Долго ли Мусоргский бродил по выставке? Сколько раз приходил, вот так путешествуя по жизни умершего товарища, вспоминая заодно и другие рисунки, ранее виденные, но сюда не попавшие? Потом, дома, в памяти вставали эти изображения. То старые замки, то тележка с лошадью. Тряпичник, отмеченный Стасовым, стоял расставив ноги, за ним был виден костер. А рядом — опять противоположности, которые соседствовали, сходились, сливались в общей парижской жизни: мальчик стоял у дверной колонны — люди выносили гроб, следуя за священником.
Портреты двух евреев, подаренные некогда Витюшей, Мусоргский видел среди других сандомирских картин. Этот польский уголок выставки тоже хотелось разглядывать. Решетка, резная ручка ножа, орнаменты в костеле, детали церквей. И рядом — изба мужика, русские бани, колокольня и дом, старинная ратуша… Вот женщина, упавшая на колени. Рядом — корова.
Картины словно сами начинали звучать. Он ходил среди экспонатов, и один звуковой образ сменялся другим. Они то сталкивались, то — продолжали друг друга. Да и как могло быть иначе: сад в Тюильри, заполненный движением и детским гомоном, — и мрачно молчавшие, «застывшие» катакомбы, старые замки, где прошлое вставало как легенда, предание — и разноголосые улицы Лиможа, неугомонное «настоящее»…

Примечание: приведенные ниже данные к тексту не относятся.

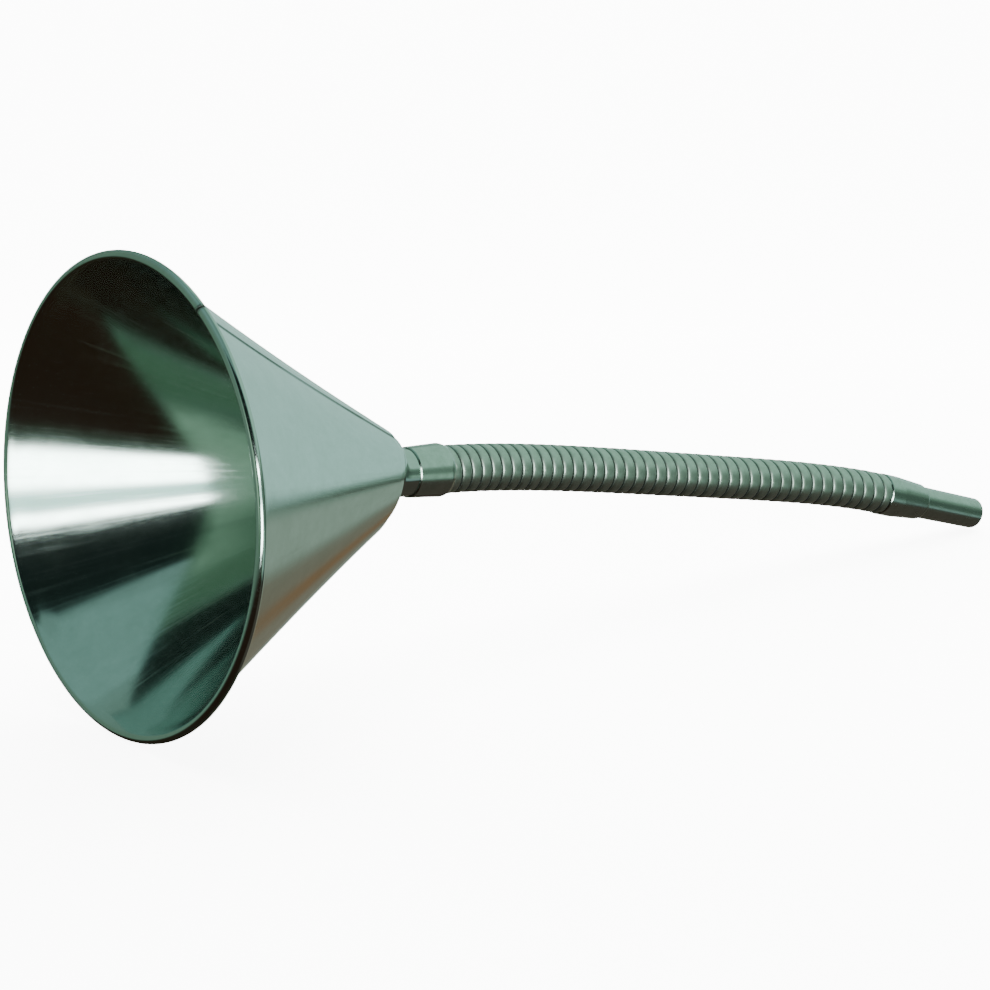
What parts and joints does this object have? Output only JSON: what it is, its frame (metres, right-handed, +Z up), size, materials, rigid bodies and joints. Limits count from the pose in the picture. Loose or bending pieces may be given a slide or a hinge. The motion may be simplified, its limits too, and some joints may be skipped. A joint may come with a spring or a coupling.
{
  "type": "funnel with flexible metal spout",
  "caption": "Conical sheet-metal funnel with a wired rim, a round shoulder and a bendable strip-wound metal hose ending in a tapered nozzle, for pouring fuel or oil.",
  "frame": {"origin": "middle of the bounding box's base, on the surface the funnel lies on", "axes": "+X level from the mouth towards the nozzle, +Y level across the funnel, +Z up"},
  "size_m": [0.4518, 0.159, 0.1586],
  "materials": {
    "tinplate": "bright tin-plated sheet, fairly glossy, faintly mottled",
    "steel_wire": "plain drawn wire",
    "plated_steel": "bright plated steel",
    "hose_strip": "plated strip, satin, darker in its grooves"
  },
  "bodies": {
    "funnel_body": {"funnel_cone": "tinplate", "rim_wire": "steel_wire", "throat_cup": "tinplate", "inlet_ferrule": "plated_steel", "hose_root": "hose_strip"},
    "link_01": {"hose_link_01": "hose_strip"},
    "link_02": {"hose_link_02": "hose_strip"},
    "link_03": {"hose_link_03": "hose_strip"},
    "link_04": {"hose_link_04": "hose_strip"},
    "link_05": {"hose_link_05": "hose_strip"},
    "link_06": {"hose_link_06": "hose_strip"},
    "link_07": {"hose_link_07": "hose_strip"},
    "link_08": {"hose_link_08": "hose_strip"},
    "link_09": {"hose_link_09": "hose_strip"},
    "link_10": {"hose_link_10": "hose_strip"},
    "link_11": {"hose_link_11": "hose_strip"},
    "link_12": {"hose_link_12": "hose_strip"},
    "link_13": {"hose_link_13": "hose_strip"},
    "link_14": {"hose_link_14": "hose_strip"},
    "link_15": {"hose_link_15": "hose_strip"},
    "link_16": {"hose_link_16": "hose_strip"},
    "link_17": {"hose_link_17": "hose_strip"},
    "link_18": {"hose_link_18": "hose_strip"},
    "link_19": {"hose_link_19": "hose_strip"},
    "link_20": {"hose_link_20": "hose_strip"},
    "nozzle_body": {"hose_tip": "hose_strip", "outlet_ferrule": "plated_steel", "nozzle": "plated_steel"}
  },
  "joints": [
    {"name": "bend_down_01", "type": "hinge", "parent": "funnel_body", "child": "link_01", "pos_m": [-0.08232, 0, 0.06954], "axis": [0.0081, 1, -0.0006], "range_deg": [-6, 6]},
    {"name": "bend_side_01", "type": "hinge", "parent": "link_01", "child": "link_02", "pos_m": [-0.07037, -0.0001, 0.06837], "axis": [0.1209, -0.0008, 0.9927], "range_deg": [-6, 6]},
    {"name": "bend_down_02", "type": "hinge", "parent": "link_02", "child": "link_03", "pos_m": [-0.05847, -0.00028, 0.06692], "axis": [0.0209, 0.9998, -0.0015], "range_deg": [-6, 6]},
    {"name": "bend_side_02", "type": "hinge", "parent": "link_03", "child": "link_04", "pos_m": [-0.04658, -0.00053, 0.06525], "axis": [0.1533, -0.0021, 0.9882], "range_deg": [-6, 6]},
    {"name": "bend_down_03", "type": "hinge", "parent": "link_04", "child": "link_05", "pos_m": [-0.03473, -0.00084, 0.06341], "axis": [0.0285, 0.9996, -0.002], "range_deg": [-6, 6]},
    {"name": "bend_side_03", "type": "hinge", "parent": "link_05", "child": "link_06", "pos_m": [-0.0229, -0.00118, 0.06144], "axis": [0.1712, -0.0031, 0.9852], "range_deg": [-6, 6]},
    {"name": "bend_down_04", "type": "hinge", "parent": "link_06", "child": "link_07", "pos_m": [-0.01108, -0.00155, 0.05939], "axis": [0.0324, 0.9995, -0.0023], "range_deg": [-6, 6]},
    {"name": "bend_side_04", "type": "hinge", "parent": "link_07", "child": "link_08", "pos_m": [0.00073, -0.00193, 0.05727], "axis": [0.1789, -0.0036, 0.9839], "range_deg": [-6, 6]},
    {"name": "bend_down_05", "type": "hinge", "parent": "link_08", "child": "link_09", "pos_m": [0.01253, -0.00233, 0.05512], "axis": [0.0337, 0.9994, -0.0024], "range_deg": [-6, 6]},
    {"name": "bend_side_05", "type": "hinge", "parent": "link_09", "child": "link_10", "pos_m": [0.02432, -0.00273, 0.05296], "axis": [0.1808, -0.0037, 0.9835], "range_deg": [-6, 6]},
    {"name": "bend_down_06", "type": "hinge", "parent": "link_10", "child": "link_11", "pos_m": [0.03612, -0.00314, 0.05079], "axis": [0.0339, 0.9994, -0.0024], "range_deg": [-6, 6]},
    {"name": "bend_side_06", "type": "hinge", "parent": "link_11", "child": "link_12", "pos_m": [0.04791, -0.00354, 0.04862], "axis": [0.181, -0.0038, 0.9835], "range_deg": [-6, 6]},
    {"name": "bend_down_07", "type": "hinge", "parent": "link_12", "child": "link_13", "pos_m": [0.05971, -0.00395, 0.04645], "axis": [0.0342, 0.9994, -0.0024], "range_deg": [-6, 6]},
    {"name": "bend_side_07", "type": "hinge", "parent": "link_13", "child": "link_14", "pos_m": [0.0715, -0.00436, 0.04427], "axis": [0.1838, -0.004, 0.983], "range_deg": [-6, 6]},
    {"name": "bend_down_08", "type": "hinge", "parent": "link_14", "child": "link_15", "pos_m": [0.08329, -0.00477, 0.04206], "axis": [0.036, 0.9993, -0.0026], "range_deg": [-6, 6]},
    {"name": "bend_side_08", "type": "hinge", "parent": "link_15", "child": "link_16", "pos_m": [0.09507, -0.0052, 0.03981], "axis": [0.1935, -0.0047, 0.9811], "range_deg": [-6, 6]},
    {"name": "bend_down_09", "type": "hinge", "parent": "link_16", "child": "link_17", "pos_m": [0.10683, -0.00566, 0.03749], "axis": [0.0406, 0.9992, -0.0029], "range_deg": [-6, 6]},
    {"name": "bend_side_09", "type": "hinge", "parent": "link_17", "child": "link_18", "pos_m": [0.11857, -0.00614, 0.03506], "axis": [0.2141, -0.0064, 0.9768], "range_deg": [-6, 6]},
    {"name": "bend_down_10", "type": "hinge", "parent": "link_18", "child": "link_19", "pos_m": [0.13028, -0.00667, 0.03249], "axis": [0.0495, 0.9988, -0.0035], "range_deg": [-6, 6]},
    {"name": "bend_side_10", "type": "hinge", "parent": "link_19", "child": "link_20", "pos_m": [0.14195, -0.00726, 0.02973], "axis": [0.2497, -0.0101, 0.9683], "range_deg": [-6, 6]},
    {"name": "bend_down_11", "type": "hinge", "parent": "link_20", "child": "nozzle_body", "pos_m": [0.15355, -0.00792, 0.02673], "axis": [0.064, 0.9979, -0.0046], "range_deg": [-6, 6]}
  ],
  "couplings": [
    {"joint": "bend_down_02", "follows": "bend_down_01", "ratio": 1},
    {"joint": "bend_side_02", "follows": "bend_side_01", "ratio": 1},
    {"joint": "bend_down_03", "follows": "bend_down_01", "ratio": 1},
    {"joint": "bend_side_03", "follows": "bend_side_01", "ratio": 1},
    {"joint": "bend_down_04", "follows": "bend_down_01", "ratio": 1},
    {"joint": "bend_side_04", "follows": "bend_side_01", "ratio": 1},
    {"joint": "bend_down_05", "follows": "bend_down_01", "ratio": 1},
    {"joint": "bend_side_05", "follows": "bend_side_01", "ratio": 1},
    {"joint": "bend_down_06", "follows": "bend_down_01", "ratio": 1},
    {"joint": "bend_side_06", "follows": "bend_side_01", "ratio": 1},
    {"joint": "bend_down_07", "follows": "bend_down_01", "ratio": 1},
    {"joint": "bend_side_07", "follows": "bend_side_01", "ratio": 1},
    {"joint": "bend_down_08", "follows": "bend_down_01", "ratio": 1},
    {"joint": "bend_side_08", "follows": "bend_side_01", "ratio": 1},
    {"joint": "bend_down_09", "follows": "bend_down_01", "ratio": 1},
    {"joint": "bend_side_09", "follows": "bend_side_01", "ratio": 1},
    {"joint": "bend_down_10", "follows": "bend_down_01", "ratio": 1},
    {"joint": "bend_side_10", "follows": "bend_side_01", "ratio": 1},
    {"joint": "bend_down_11", "follows": "bend_down_01", "ratio": 1}
  ]
}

По возвращении в Россию Гартман уже больше работал над большими проектами. Тут были декорации с масками, крылатыми львами, лирой, человеческими фигурами; мозаичный пол; вазы, виньетки, орнаменты. Но была и работа по возобновлению «Руслана и Людмилы» на Мариинской сцене, — около двадцати акварельных рисунков. Столько же рисунков к балету «Трильби» для постановки на сцене Большого театра в Петербурге. Взгляд композитора скользнул по Трильби, духу огня, — она предстала в красном одеянии. На другом изображении — уже в зеленом костюме, со странным головным убором, с горящей лампочкой, да еще в рукавицах и раскаленной кочергой в руках. Другие персонажи, в своих особых костюмах, — то с крыльями бабочки, то в платье подобном цветочной корзине, то в платье из лучей… Потом пошли костюмы птичьи. В них что-то было особенно притягательное. Колибри — платье в перьях, за спиной крылышки, какаду — серый и зеленый, канарейка-нотариус в шапке из перьев… От детенышей канареек уже трудно было оторваться: ручки и ножки торчат наружу, на головы, как шлемы, надеты канареечные головки. «Балет невылупившихся птенцов»… Эта фраза могла мелькнуть в голове тогда, в тишине выставки. Можно ли было после этого внимательно смотреть изображения разукрашенных ваз, ламп, кружек, блюд. Или разглядывать проекты витрин: для шерстяных изделий, для шелковой материи, для мужских и женских шляп, для зонтиков… Занятней было видеть фигуры, изображенные Гартманом, которые появлялись рядом с ними, — то мужчина с лорнетом (внимательно разглядывает товары), то мальчик с хлыстиком в руках, то целые группы людей, то сам Гартман в белой шляпе, то англичанин в шотландской шапочке, а дама, что оперлась на его руку, отвернулась со скукой на лице. Еще три изображения запали в душу. Гном, игрушка для детей, часы «Избушка Бабы-яги на курьих ножках» и каменные ворота для города Киева.